| AIM |
Each line below should be reproduced without any alteration.

| EXTRACTED MATERIAL |

************

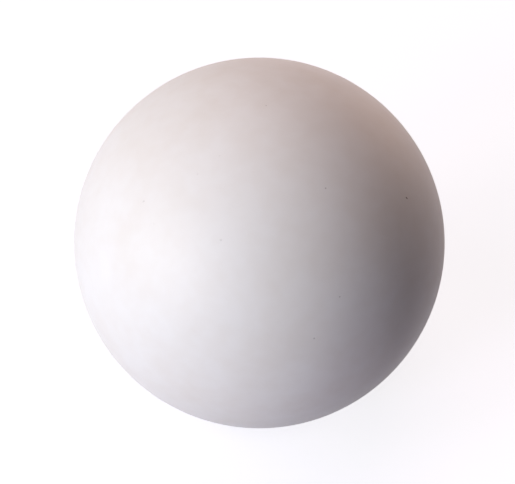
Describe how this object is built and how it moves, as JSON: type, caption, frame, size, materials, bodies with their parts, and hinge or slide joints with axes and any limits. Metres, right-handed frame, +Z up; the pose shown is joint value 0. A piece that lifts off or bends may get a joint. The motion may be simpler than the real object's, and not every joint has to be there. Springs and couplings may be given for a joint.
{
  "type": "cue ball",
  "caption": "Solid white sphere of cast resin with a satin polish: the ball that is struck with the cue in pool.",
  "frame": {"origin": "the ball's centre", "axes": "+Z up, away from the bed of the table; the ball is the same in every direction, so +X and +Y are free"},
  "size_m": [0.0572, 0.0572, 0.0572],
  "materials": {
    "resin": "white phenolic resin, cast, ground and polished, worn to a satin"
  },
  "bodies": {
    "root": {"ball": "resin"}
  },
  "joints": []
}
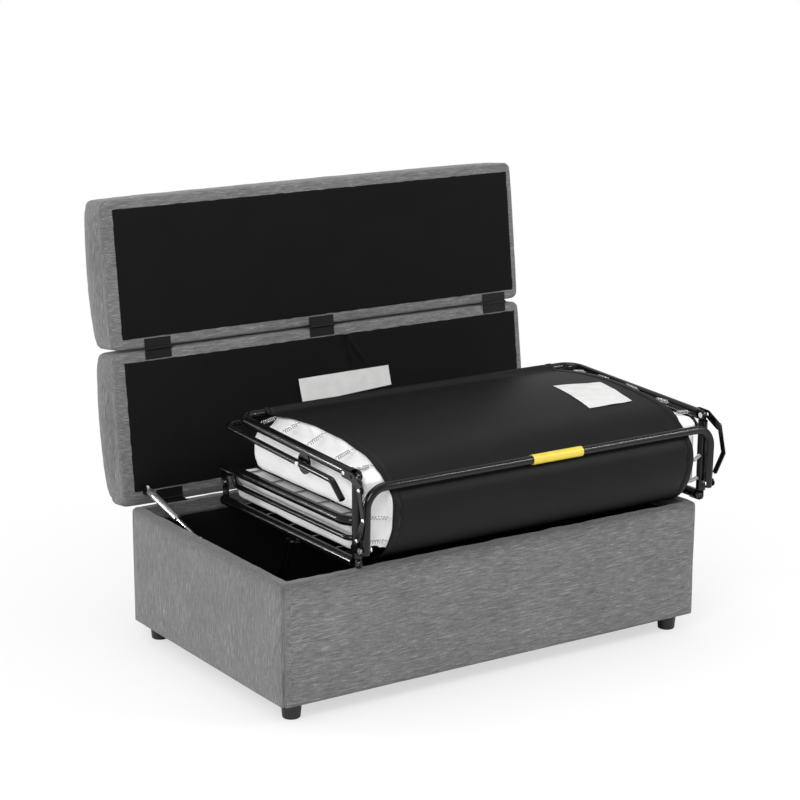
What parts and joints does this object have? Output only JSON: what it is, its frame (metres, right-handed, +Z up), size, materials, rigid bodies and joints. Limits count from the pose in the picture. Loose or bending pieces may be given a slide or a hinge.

************

| RESPONSE |
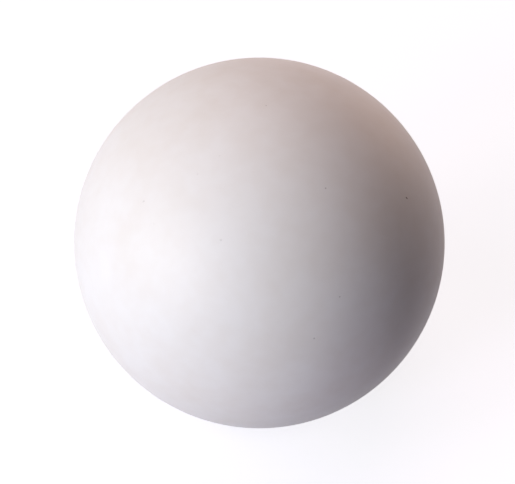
Describe how this object is built and how it moves, as JSON: type, caption, frame, size, materials, bodies with their parts, and hinge or slide joints with axes and any limits. Metres, right-handed frame, +Z up; the pose shown is joint value 0. A piece that lifts off or bends may get a joint. The motion may be simpler than the real object's, and not every joint has to be there. Springs and couplings may be given for a joint.
{
  "type": "cue ball",
  "caption": "Solid white sphere of cast resin with a satin polish: the ball that is struck with the cue in pool.",
  "frame": {"origin": "the ball's centre", "axes": "+Z up, away from the bed of the table; the ball is the same in every direction, so +X and +Y are free"},
  "size_m": [0.0572, 0.0572, 0.0572],
  "materials": {
    "resin": "white phenolic resin, cast, ground and polished, worn to a satin"
  },
  "bodies": {
    "root": {"ball": "resin"}
  },
  "joints": []
}
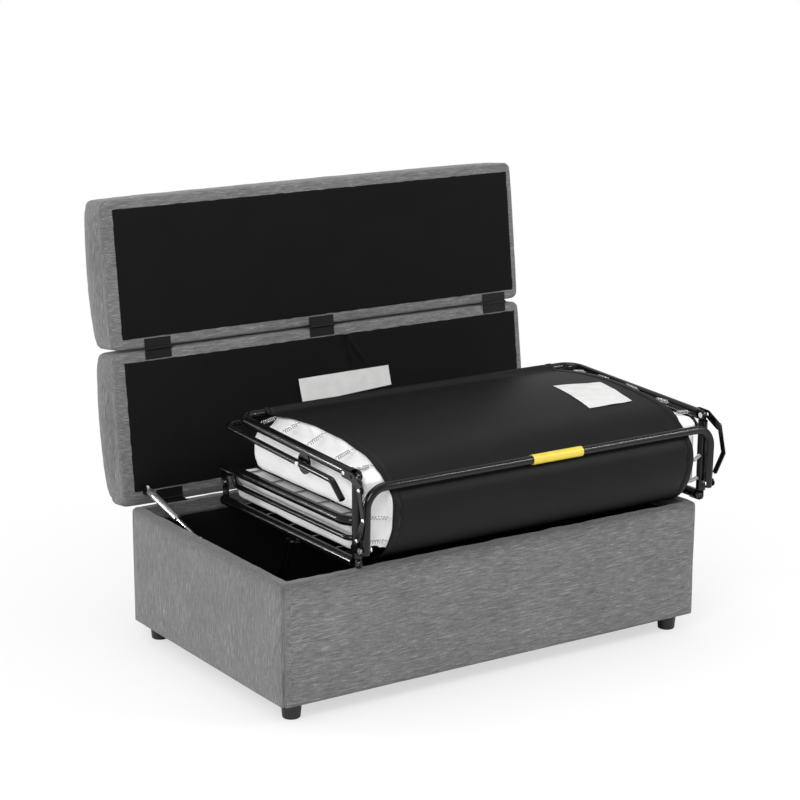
What parts and joints does this object have? Output only JSON: what it is, its frame (metres, right-handed, +Z up), size, materials, rigid bodies and joints. Limits count from the pose in the picture. Loose or bending pieces may be given a slide or a hinge.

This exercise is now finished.